You should also avoid using credit for non-essential purchases and regularly monitor your statements to catch unnecessary charges early. Small financial habits can make a significant difference over time.

For those already struggling with debt, solutions like debt consolidation, structured repayment plans or a Debt Management Plan can provide much-needed relief. These options simplify payments and can help reduce overall financial stress.

The Importance of Financial Awareness

The key to avoiding the risks of “credit farming” is awareness. When you understand how credit systems work, you are better equipped to make informed decisions.

Financial literacy ensures that credit cards are used as a tool for convenience, not as a source of long-term financial burden.

Educating yourself about interest calculations, repayment cycles and hidden fees can significantly reduce the chances of falling into debt traps.

Final Thoughts

Credit cards are powerful financial tools when used responsibly, but they can also become a source of long-term debt if mismanaged.
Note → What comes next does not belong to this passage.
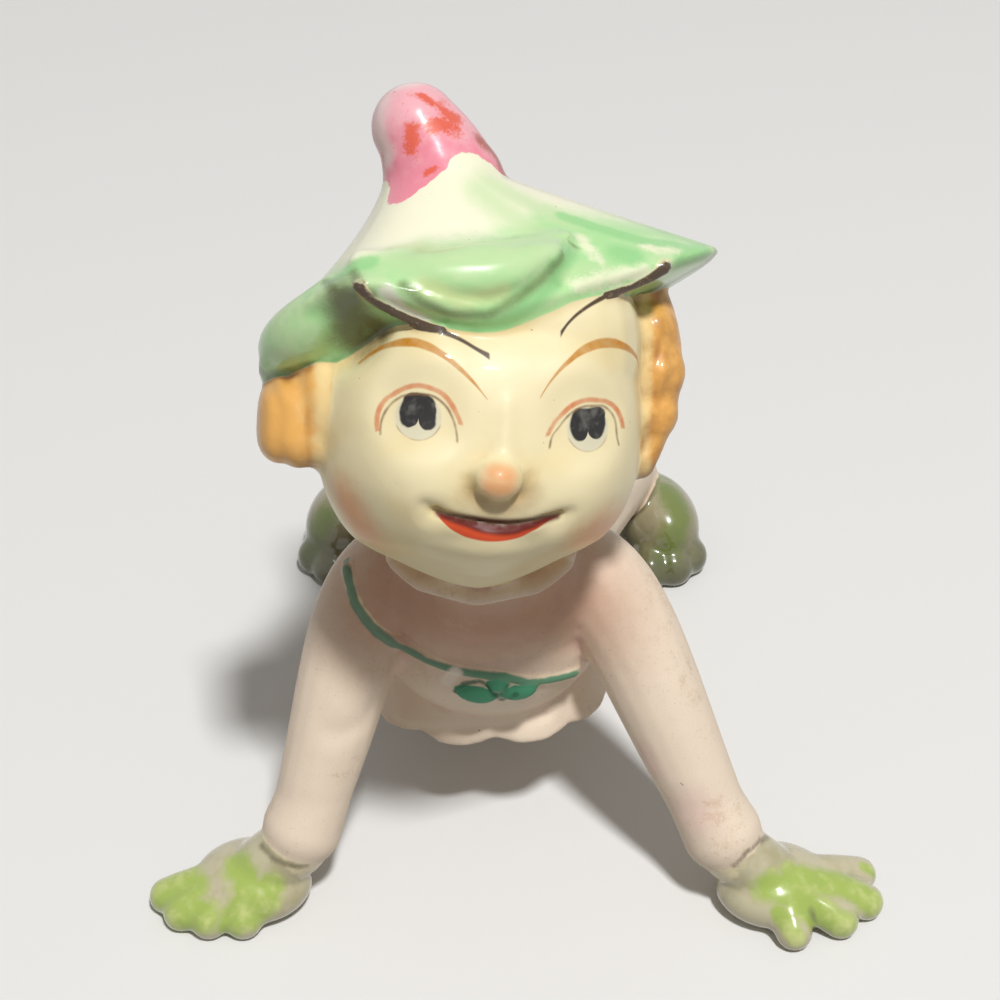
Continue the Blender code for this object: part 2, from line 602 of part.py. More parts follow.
def tooled(points, normals, flat, where, cuts):
    """Each cut is a line, its half width and its depth in millimetres; a negative depth is a ridge."""
    for line, width, depth in cuts:
        away = line_distance(flat, line) / width
        points = points - normals * (np.exp(-(away**2)) * where * depth)[:, None]
    return points


def tooled_skin(skin):
    """Cuts the mouth, the folds and the creases into the melted skin."""
    points = read(skin, "co") / MM
    normals = read(skin, "normal")
    to_head = np.array(head_place().inverted())
    local = points @ to_head[:3, :3].T + to_head[:3, 3] / MM
    front = (local[:, 1] < -4.0) & (points[:, 1] < -30.0)
    points = tooled(points, normals, local[:, [0, 2]], front, FACE_CUTS + HAT_CUTS)
    low_front = (points[:, 1] < -16.0) & (points[:, 2] < 40.0)
    points = tooled(points, normals, points[:, [0, 2]], low_front, BODY_CUTS)
    sides = (np.abs(local[:, 0]) > 17.5) & (local[:, 1] < 4.0)
    points = tooled(points, normals, local[:, [0, 2]], sides, HAIR_CUTS)
    skin.vertices.foreach_set("co", (points * MM).ravel())
    skin.update()


def grind_soles(thing):
    """Cuts hands and feet flat, so that the figurine stands on real flats."""
    grinder = bmesh.new()
    deep = 20 * MM
    block_place = Matrix.Translation((0.0, 0.0, SOLE_GRIND - deep / 2))
    bmesh.ops.create_cube(grinder, size=1.0, matrix=block_place @ Matrix.Diagonal((0.4, 0.4, deep, 1.0)))
    block = bpy.data.meshes.new("grinder")
    grinder.to_mesh(block)
    grinder.free()
    stone = bpy.data.objects.new("grinder", block)
    bpy.context.collection.objects.link(stone)
    cut = thing.modifiers.new("grind", "BOOLEAN")
    cut.operation = "DIFFERENCE"
    cut.solver = "EXACT"
    cut.object = stone
    seen = thing.evaluated_get(bpy.context.evaluated_depsgraph_get())
    ground = bpy.data.meshes.new_from_object(seen)
    bpy.data.objects.remove(stone, do_unlink=True)
    bpy.data.objects.remove(thing, do_unlink=True)
    return ground


def thinned(mesh, faces):
    """Keeps the form with fewer facets."""
    thing = bpy.data.objects.new("skin", mesh)
    bpy.context.collection.objects.link(thing)
    mesh.calc_loop_triangles()
    thin = thing.modifiers.new("thin", "DECIMATE")
    thin.ratio = min(1.0, faces / len(mesh.loop_triangles))
    seen = thing.evaluated_get(bpy.context.evaluated_depsgraph_get())
    light = bpy.data.meshes.new_from_object(seen)
    bpy.data.objects.remove(thing, do_unlink=True)
    return light


def stood_on_table(shape):
    """Moves the soles to z = 0 and the middle of the outline over the origin."""
    points = read(shape, "co")
    low, high = points.min(axis=0), points.max(axis=0)
    middle = (low + high) / 2
    shape.transform(Matrix.Translation((-middle[0], -middle[1], -low[2])))


def model():
    clay = bmesh.new()
    torso(clay)
    tunic_hem(clay)
    for side, palm, fingers in ((-1, LEFT_PALM, LEFT_FINGERS), (1, RIGHT_PALM, RIGHT_FINGERS)):
        arm(clay, side, palm)
        leg(clay, side)
        hand(clay, side, palm, fingers)
        foot(clay, side)
    neck(clay)
    collar(clay)
    head(clay)
    hair(clay)
    hat(clay)
    rough = fused(clay, FINE, 4, "rough")
    detail = bmesh.new()
    detail.from_mesh(rough)
    tree = BVHTree.FromBMesh(detail)
    for lay in (cord, bow, twigs):
        lay(detail, tree)
    skin = fused(detail, FINE, 1, "skin")
    tooled_skin(skin)
    whole = bpy.data.objects.new("whole", thinned(skin, FACES))
    bpy.context.collection.objects.link(whole)
    shape = grind_soles(whole)
    stood_on_table(shape)
    return shape


def main():
    clear_scene()
    shape = model()
    shape.name = "elf_figurine"
    figurine = bpy.data.objects.new("elf_figurine", shape)
    bpy.context.collection.objects.link(figurine)
    shape.materials.clear()
    shape.materials.append(glaze("ivory glaze", (0.80, 0.62, 0.48), 0.22))
    shape.shade_smooth()
    shape.set_sharp_from_angle(angle=math.radians(50))


main()
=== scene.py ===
# %% [markdown]
# # A painted and glazed earthenware elf
# The real figurine was cast in one plaster mould, so body, head, hat, cord, bow and twigs are one skin of
# clay. It was painted by hand over a white slip and then dipped in a clear glaze, which runs thin on
# ridges and pools in hollows. This lesson models the clay first, then works out which paint lies where,
# and paints it with nodes.

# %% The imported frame
import math

import bmesh
import bpy
import numpy as np
from mathutils import Matrix, Vector
from mathutils.bvhtree import BVHTree


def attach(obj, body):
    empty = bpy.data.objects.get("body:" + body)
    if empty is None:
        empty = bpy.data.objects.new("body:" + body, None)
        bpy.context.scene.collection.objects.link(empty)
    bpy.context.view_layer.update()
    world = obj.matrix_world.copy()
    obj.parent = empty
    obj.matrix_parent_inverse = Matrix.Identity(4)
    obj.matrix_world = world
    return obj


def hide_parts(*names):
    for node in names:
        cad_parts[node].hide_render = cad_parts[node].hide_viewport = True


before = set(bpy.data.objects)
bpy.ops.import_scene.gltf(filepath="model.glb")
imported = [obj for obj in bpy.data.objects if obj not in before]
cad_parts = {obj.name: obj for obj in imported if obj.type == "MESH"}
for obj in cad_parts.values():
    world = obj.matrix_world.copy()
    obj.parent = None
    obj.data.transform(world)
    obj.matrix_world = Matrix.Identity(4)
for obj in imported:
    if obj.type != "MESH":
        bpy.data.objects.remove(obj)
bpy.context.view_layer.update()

MM = 0.001

# %% [markdown]
# ## The camera
# The figurine was seen from above and quite near, with the head towards the lens. A long lens on a short
# stand gives the same perspective. The numbers come from laying the model's outline over the picture, and
# they are in the modeller's own layout, like all the sizes below.

# %% The camera
CAMERA_PLACE = Vector((0.0, -226.0, 208.0)) * MM
CAMERA_DOWN = math.radians(37.0)
CAMERA_LENS = 72.0
CAMERA_SENSOR = 36.0
CAMERA_NEAR = 10 * MM

camera = bpy.data.objects.new("camera", bpy.data.cameras.new("camera"))
camera.data.sensor_width = CAMERA_SENSOR
camera.data.lens = CAMERA_LENS
camera.data.clip_start = CAMERA_NEAR
camera.location = CAMERA_PLACE
camera.rotation_euler = (math.pi / 2 - CAMERA_DOWN, 0.0, 0.0)
bpy.context.scene.collection.objects.link(camera)
bpy.context.scene.camera = camera
print("camera looks down by", round(math.degrees(CAMERA_DOWN)), "degrees")

# %% [markdown]
# ## Modelling clay
# Soft rounded forms with no hard joins could be made from subdivided boxes, from metaballs, or by
# sculpting. Here balls, rolls and lofts are put together as a potter does, and one voxel remesh melts
# them into one skin. That keeps every size in a named number, and a groove or a bulge stays a real form
# that shows from all sides.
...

Credit card companies often design their business models to profit from interest, fees and extended repayment cycles especially from borrowers who are financially vulnerable.

By understanding how these systems work, consumers can make informed decisions, avoid common traps and take control of their financial future. Responsible usage, awareness and disciplined financial habits are the key to staying debt-free.

FAQs

  1. Do credit card companies target struggling borrowers?
    They often market to a wide audience, but those who carry balances tend to generate more profit.

  2. What is the minimum payment trap?
    It allows you to pay a small portion of your balance while interest continues to accumulate.

  3. Are credit card practices legal?
    Yes, most practices are legal, but some raise ethical concerns regarding transparency and fairness.

  4. How can I avoid credit card debt?
    Pay your full balance on time, track spending and avoid unnecessary credit usage.

  5. What should I do if I’m already in debt?
    Consider budgeting, reducing expenses and seeking professional financial advice or debt management solutions.